Of course, most people know him for moves like this in the SM-Liiga:
But after signing his first entry-level deal with the Flames back in April, Granlund also had an impressive showing at this year's rookie tournament. The younger Granlund brother scored three goals and one assist four games, and picked up 10 goals and 30 points in 50 games for HIFK in Helsinki. He also tallied five goals and 12 points in six World Junior games this past January.
While Granlund has already played against men in Finland, it will nonetheless be interesting to watch his progress against NHLers over the course of the pre-season.
Ferland also had two goals and two assists in the tournament, as well as dropping the mitts in Calgary's 4-1 win over the Vancouver Canucks' prospects.
After being charged with assault stemming from a bar fight back in July 2012, Ferland seemingly arrived at rookie camp this year with newfound strength and commitment to the game, modeling his game after Vancouver's Zack Kassian. After getting demoted to the ECHL's Utah Grizzlies from Abbotsford this year, Ferland was re-assigned to junior in December, where he finished the season with the WHL's Saskatoon Blades. At age 21, this season will be first full one in the pros, and he'll be looking to impress upon Flames brass the lessons he has learned in the past year, and how that has made him a better player.

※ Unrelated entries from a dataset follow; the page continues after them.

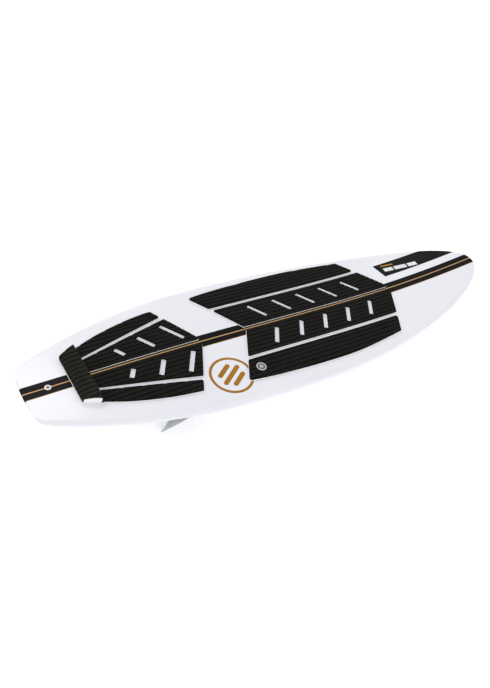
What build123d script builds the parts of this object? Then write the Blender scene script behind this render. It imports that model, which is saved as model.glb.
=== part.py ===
from build123d import *
import math
import os

# A wake surf board, 5 ft 6 in long. X runs from the tail to the nose, Y to port, Z up.
# The drawing height 0 is the deck's centre at half length; the finished part is lifted
# so that the fin tips touch height 0.

# ---- driving dimensions, millimetres ----
LENGTH = 1678.0
HALF = LENGTH / 2
WIDE_X = -20.0            # where the outline is widest
HALF_WIDTH = 251.0
MID_THICK = 50.0
TAIL_THICK = 14.0
NOSE_THICK = 16.0
FOIL_POWER = 2.5          # how late the thickness falls towards the ends
CROWN = 0.0002            # deck drop per square millimetre away from the centre line
END_ROUND = 8.0           # rounding of the tail and nose edges, seen from the side
SKIN = 2.0                # laminate thickness
STRINGER = 6.0            # wood stringer thickness

FILM = 0.3                # printed films and graphics
INLAY = 1.2               # depth of the stripe and pinstripe let into the deck laminate
INLAY_PROUD = 0.1
STRIPE_HALF = 24.0
PINSTRIPE_HALF = 1.7

PAD_BACKING = 2.0         # pale EVA under the pad
PAD_THICK = 6.0           # backing and grooved top together
GROOVE_FLOOR = 4.2        # height of the groove floors above the deck
GROOVE_PITCH = 15.3
GROOVE_WIDTH = 3.4
PAD_CORNER = 6.0
PAD_INNER = 8.0           # inner edge of the inner pads from the centre line
CHEVRON = 0.544           # how far pad ends lie back for each millimetre outwards
SLOT_LEAN = 0.63
SLOT_WIDTH = 13.5

KICK_FRONT = -657.0
KICK_REAR = -708.0
KICK_FRONT_HALF = 106.0
KICK_REAR_HALF = 84.0
KICK_CREST = 22.0         # above the deck at the front edge
KICK_HEEL = 14.0          # above the deck at the rear edge
KICK_BULGE = 3.4
KICK_SHEET = 4.0

FIN_HEIGHT = 86.0
FIN_BASE = 110.0
FIN_THICK = 6.0
SIDE_FIN_X = -374.0       # front of the fin's base
SIDE_FIN_Y = 165.0
SIDE_FIN_CANT = 4.0
CENTRE_FIN_X = -655.0
TAB_LENGTH = 22.0
TAB_DEPTH = 12.0
TAB_STARTS = (-16.0, -72.0)
FIT = 0.2                 # clearance round a tab
FIN_CLEARANCE = 0.35      # between a blade and the bottom
PLUG_LENGTH = 34.0
PLUG_WIDTH = 26.0
PLUG_DEPTH = 15.0
GRUB_DIAMETER = 4.8
GRUB_LENGTH = 7.0
GRUB_LEAN = 35.0

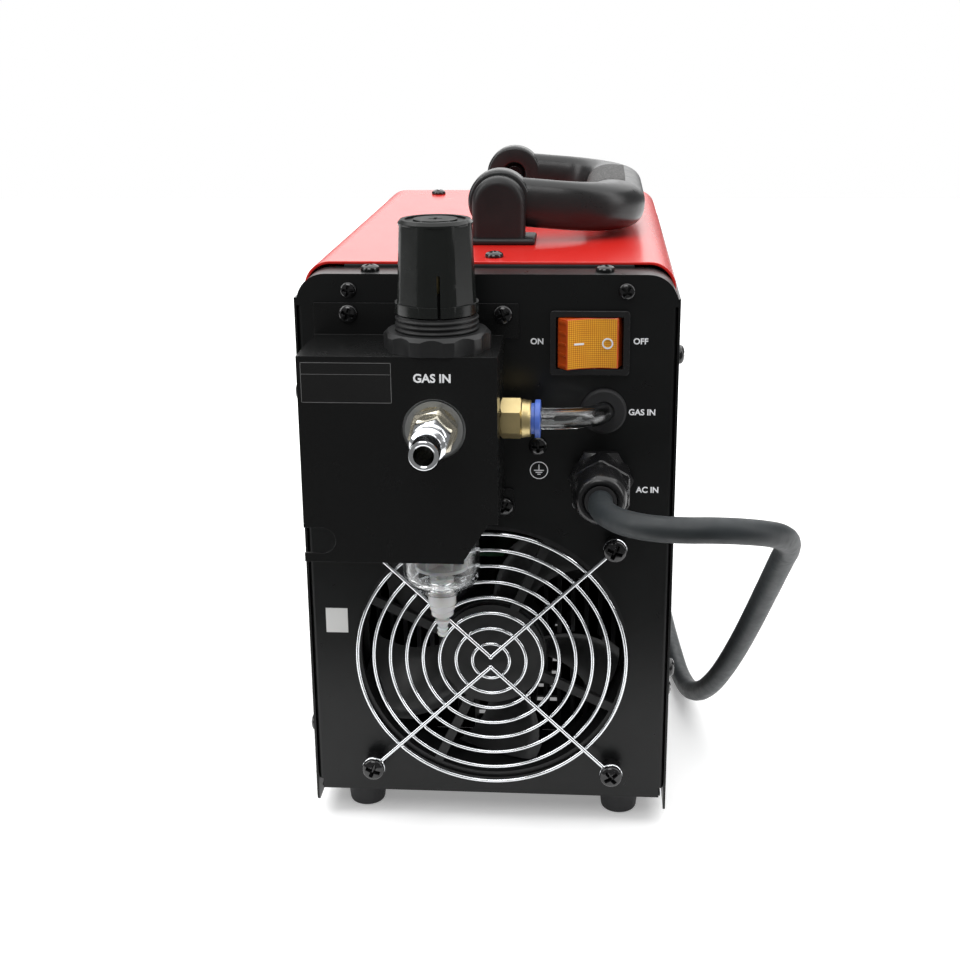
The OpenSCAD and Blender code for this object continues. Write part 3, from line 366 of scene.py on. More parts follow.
def words(name, text, size, origin, normal, up):
    """Plain printed legend, standing a twentieth of a millimetre proud."""
    proud, weight = 0.05, 0.028
    curve = bpy.data.curves.new(name, "FONT")
    curve.body = text
    curve.size = size * MM
    curve.extrude = proud * MM
    curve.align_x = "CENTER"
    curve.align_y = "CENTER"
    curve.offset = weight * size * MM
    o = bpy.data.objects.new(name, curve)
    bpy.context.scene.collection.objects.link(o)
    o.matrix_world = axis_matrix(origin, normal, Vector(up).cross(Vector(normal)))
    bpy.context.view_layer.update()
    depsgraph = bpy.context.evaluated_depsgraph_get()
    me = bpy.data.meshes.new_from_object(o.evaluated_get(depsgraph))
    me.transform(o.matrix_world)
    bpy.data.objects.remove(o)
    me.materials.clear()
    me.materials.append(INK)
    piece = bpy.data.objects.new(name, me)
    bpy.context.scene.collection.objects.link(piece)
    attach(piece, "case")


# ---------- mains cord ----------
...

After being acquired in a deal that sent a 2013 fourth round pick Florida's way, NCAA graduate and High River native Corban Knight will be looking to secure one of the coveted centre spots on the big club, alongside Max Reinhart, Roman Horak, Matt Stajan, Jiri Hudler, Mikael Backlund and apparently Mike Cammalleri.
Knight scored one goal in the Young Stars Tournament, but scored 49 points in 41 games with the University of North Dakota in his final season there.

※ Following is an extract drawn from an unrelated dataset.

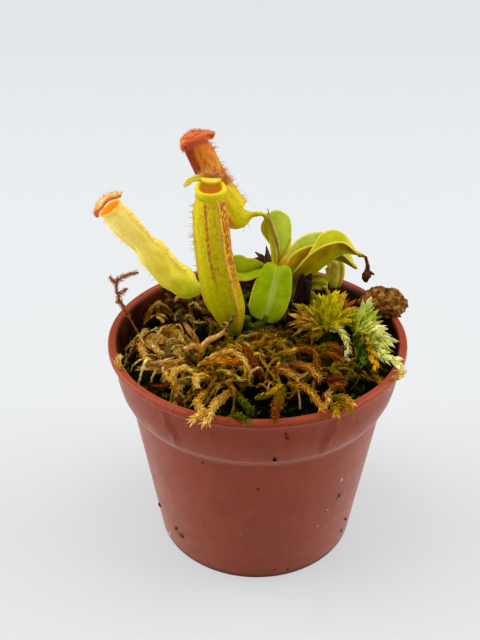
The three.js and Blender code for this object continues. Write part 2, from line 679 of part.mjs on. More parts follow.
// ---------------------------------------------------------------- pot and soil
function outerRadius(z) {
  const collarTop = pot.rimRadius - pot.lipProud;
  const levels = [
    [0, pot.baseRadius],
    [pot.stepHeight - 0.3, pot.stepRadius - 0.3],
    [pot.stepHeight, pot.stepRadius],
    [37.5, 28],
    [pot.shoulderHeight, pot.shoulderRadius],
    [pot.height - pot.lipDepth, collarTop],
    [pot.height, collarTop],
  ];
  const k = Math.max(1, levels.findIndex(([height]) => height >= z));
  const [[z0, r0], [z1, r1]] = [levels[k - 1], levels[k]];
  return THREE.MathUtils.mapLinear(z, z0, z1, r0, r1);
}

function lathe(profile) {
  const points = profile.map(([r, z]) => new THREE.Vector2(r, z));
  return new THREE.LatheGeometry(points, pot.sides).rotateX(Math.PI / 2);
}

function potSolid() {
  const { height, rimRadius, lipDepth, stepHeight, shoulderHeight, wall, floor } = pot;
  const under = height - lipDepth;
  const outside = [0, stepHeight - 0.3, stepHeight, 37.5, shoulderHeight, under].map((z) => [outerRadius(z), z]);
  const inside = [under, shoulderHeight, 37.5, stepHeight, floor].map((z) => [outerRadius(z) - wall, z]);
  const lip = [
    [rimRadius - 0.15, under + 0.1],
    [rimRadius, under + 0.5],
    [rimRadius, height - 0.4],
    [rimRadius - 0.4, height],
    [rimRadius - 1.1, height],
  ];
  let solid = solidOfGeometry(lathe([[0, 0], ...outside, ...lip, ...inside, [0, floor]]));
  for (let k = 0; k < pot.drainHoles; k += 1) {
    const turn = (2 * Math.PI * (k + 0.5)) / pot.drainHoles;
    const drill = new THREE.CylinderGeometry(pot.drainRadius, pot.drainRadius, 4 * floor, 14).rotateX(Math.PI / 2);
    drill.translate(pot.drainCircle * Math.cos(turn), pot.drainCircle * Math.sin(turn), 0);
    solid = solid.subtract(solidOfGeometry(drill));
  }
  return solid;
}

// The room that the pot and the clearance round it take up, from below the soil to over the rim.
function potKeepOut() {
  const { height, rimRadius, shoulderHeight } = pot;
  const inside = [height + gap, shoulderHeight, 36, 30].map((z) => [outerRadius(Math.min(z, height)) - pot.wall - gap, z]);
  const outside = [[rimRadius + gap, 30], [rimRadius + gap, height + gap]];
  return solidOfGeometry(lathe([...outside, ...inside, outside[0]]));
}

function soilTop(x, y) {
  const middle = 1 - (x * x + y * y) / 760;
  const lumps = 0.35 * Math.sin(0.55 * x + 1) * Math.cos(0.5 * y) + 0.25 * Math.sin(0.9 * y + 0.4 * x);
  return soilHeight + soilCrown * middle + lumps;
}

function soilSolid(rise = 0) {
  const circle = (r, z) => Array.from({ length: pot.sides }, (_, k) => {
    const turn = (2 * Math.PI * k) / pot.sides;
    const [x, y] = [r * Math.sin(turn), r * Math.cos(turn)];
    return vec([x, y, z ?? soilTop(x, y) + rise]);
  });
  const fit = (z) => outerRadius(z) - pot.wall - gap + rise;
  const low = pot.floor + gap;
  const walls = [low, pot.stepHeight, 37.5].map((z) => circle(fit(z), z));
  const top = [fit(soilHeight), 22, 17, 12, 7, 3].map((r) => circle(r));
  return skin([[vec([0, 0, low])], ...walls, ...top, [vec([0, 0, soilTop(0, 0) + rise])]]);
}

// ---------------------------------------------------------------- assembly
const plant = new THREE.Group();
const add = (solid, name, colour) => plant.add(meshOf(solid, name, colour));
const without = (solid, others) => others.reduce((rest, other) => rest.subtract(other), solid);

const stem = (grow) => joined([
  strand({ path: stemPath, radii: stemRadii, sides: 8, steps: 6 }, grow),
  strand({ ...bud, sides: 7, steps: 4 }, grow),
]);
const deadPiece = (spec, grow) => joined(spec.strands.map((s) => strand(s, grow)));

add(potSolid(), 'pot', 'pot');
add(stem(0), 'stem', 'stem');

// What is above the soil is fitted in this order: each piece keeps clear of those before it.
const taken = [potKeepOut(), stem(gap)];
for (const spec of leafSpecs) {
  add(without(leaf(spec), taken), spec.name, spec.colour);
  taken.push(leaf(spec, gap));
}
for (const spec of pitcherSpecs) {
  add(without(pitcher(spec), taken), spec.name, spec.colour);
  taken.push(pitcher(spec, gap));
}
const sunk = [stem(gap)];
for (const spec of deadSpecs) {
  add(without(deadPiece(spec, 0), taken), spec.name, spec.colour);
  taken.push(deadPiece(spec, gap));
  sunk.push(deadPiece(spec, gap));
}
const soilBelow = soilSolid(gap);
for (const spec of headSpecs) {
  const head = mossHead(spec);
  add(without(head, [...taken, soilBelow]), spec.name, spec.colour);
  taken.push(mossHead(spec, gap));
}
for (const spec of tuftSpecs) {
  const shape = new THREE.Shape(spec.plot.map(([x, y]) => new THREE.Vector2(x, y)));
  const plot = new THREE.ExtrudeGeometry(shape, { depth: 30, bevelEnabled: false }).translate(0, 0, 35);
  const grown = without(tuft(spec), [...taken, soilBelow]).intersect(solidOfGeometry(plot));
  add(grown, spec.name, spec.colour);
}

// A warty brown clump of old moss that sits on the rim at the right.
function lumpSolid() {
  const centre = [26.3, 9.6, 48.6];
  const size = [5.7, 4.2, 3.6];
  const rings = [[vec([centre[0], centre[1], centre[2] - size[2]])]];
  for (const level of [-0.75, -0.4, 0, 0.4, 0.75]) {
    const ring = [];
    for (let k = 0; k < 14; k += 1) {
      const turn = (2 * Math.PI * k) / 14;
      const wart = 1 + 0.09 * Math.sin(3 * turn + 4 * level) + 0.07 * Math.sin(5 * turn - 6 * level);
      const r = Math.sqrt(1 - level * level) * wart;
      ring.push(vec([centre[0] + size[0] * r * Math.cos(turn), centre[1] + size[1] * r * Math.sin(turn), centre[2] + size[2] * level]));
    }
    rings.push(ring);
  }
  rings.push([vec([centre[0], centre[1], centre[2] + size[2]])]);
  const foot = strand({ path: [[24, 8.8, 41.5], [24.4, 9, 47]], radii: [2.2, 2.6], sides: 8, steps: 2 });
  return skin(rings).add(foot);
}
add(without(lumpSolid(), [...taken, soilBelow]), 'moss_lump', 'lump');
add(without(soilSolid(), sunk), 'soil', 'soil');

export default plant;
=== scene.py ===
import math
import random

import bpy
from mathutils import Matrix, Vector, noise


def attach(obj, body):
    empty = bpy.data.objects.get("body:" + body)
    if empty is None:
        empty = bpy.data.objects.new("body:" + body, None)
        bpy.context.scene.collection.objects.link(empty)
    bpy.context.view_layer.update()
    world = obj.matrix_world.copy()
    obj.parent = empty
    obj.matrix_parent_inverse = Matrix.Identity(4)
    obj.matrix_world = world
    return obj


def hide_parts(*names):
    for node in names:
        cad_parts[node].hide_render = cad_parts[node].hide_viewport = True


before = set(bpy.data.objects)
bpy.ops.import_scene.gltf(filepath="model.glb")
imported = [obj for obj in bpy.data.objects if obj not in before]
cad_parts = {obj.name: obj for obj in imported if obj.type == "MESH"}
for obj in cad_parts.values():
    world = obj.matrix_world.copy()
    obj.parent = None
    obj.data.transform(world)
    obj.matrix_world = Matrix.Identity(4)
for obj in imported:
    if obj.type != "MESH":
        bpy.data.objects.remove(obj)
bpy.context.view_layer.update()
mm = 0.001
print("frame loaded:", len(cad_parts), "nodes")


# handling pieces
def deselectAll():
    if bpy.context.object and bpy.context.object.mode != "OBJECT":
        bpy.ops.object.mode_set(mode="OBJECT")
    bpy.ops.object.select_all(action="DESELECT")


def pick(piece):
    deselectAll()
    piece.select_set(True)
    bpy.context.view_layer.objects.active = piece


def editAll():
    bpy.ops.object.mode_set(mode="EDIT")
    bpy.ops.mesh.select_all(action="SELECT")


def backToObject():
    bpy.ops.object.mode_set(mode="OBJECT")


def applyAll(piece):
    pick(piece)
    for modifier in list(piece.modifiers):
        bpy.ops.object.modifier_apply(modifier=modifier.name)


def joinPieces(pieces):
    pick(pieces[0])
    for piece in pieces:
        piece.select_set(True)
    if len(pieces) > 1:
        bpy.ops.object.join()
    return bpy.context.object


def settle(piece, name, slot, nodes, smooth=40):  # fixes its place and says what it stands for
    pick(piece)
    bpy.ops.object.transform_apply(location=True, rotation=True, scale=True)
    piece.name = name
    piece.data.name = name
    if smooth:
        bpy.ops.object.shade_smooth_by_angle(angle=math.radians(smooth))
    else:
        bpy.ops.object.shade_flat()
    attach(piece, "root")
    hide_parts(*nodes)
    return piece


# curves and outlines
def point(p):
    return Vector(p) * mm


def waysAlong(line):  # the direction of a line at each of its places
    last = len(line) - 1
    return [(line[min(i + 1, last)] - line[max(i - 1, 0)]).normalized() for i in range(last + 1)]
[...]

David Jones, TJ Galliardi, Kris Russell, and Shane O'Brien
Tonight's split-squad contest will be the first time fans will see David Jones, TJ Galliardi, Kris Russell and Shane O'Brien in Flames uniform. All four players were acquired over the summer, and for Alberta natives Russell and Galliardi, it was was a happy homecoming.
For David Jones, this season represents an opportunity for him to bounce back after a disappointing three goal, nine point season with the Colorado Avalanche. The former ninth-round pick of the Avs had consecutive 20-goal seasons in 2010-11 and 11-12, and will be competing for a spot in the Flames' precarious top-six.
As for Shane O'Brien, he will bring some veteran saavy to what will be a significantly younger Flames' blueline this season, with the departures of Jay Bouwmeester, Cory Sarich and Anton Babchuk. The defender, best known for frequenting a certain certain Vancouver night club in his spare time, has also showed up to training camp in better shape than in previous years, but that doesn't mean he won't be competing with newly minted pros like Tyler Wotherspoon, John Ramage and Patrick Sieloff, as well as Chad Billins, Mark Cundari and the oft-injured Derek Smith.
Others to Watch: The battle in net between Karri Ramo, Reto Berra; Lance Bouma's return after recovering from a knee injury.
What to Expect
Some crazy line combinations and dark horse surprises. With only 10 bonafide NHLers on their roster at forward and defence (I use that term lightly because it includes Brian McGrattan) and only one (Joey MacDonald) in net, there are roster spots to compete for this pre-season, which certainly makes it more exciting than in years past. Anything goes, and there will be battles at every position.
Pre-season is never an overly accurate predictor of how a team will fare in the regular season, but after the performance some of Calgary's prospects put in at the Young Stars Tournament, I'm looking forward to seeing them challenge NHLers for spots on the roster. Despite being mired in a rebuild, the Flames have a good number of fairly young players who want nothing more than to suit up for an NHL team and give it all they've got to get there before the games even count in the standings, which is pretty cool when you think about it.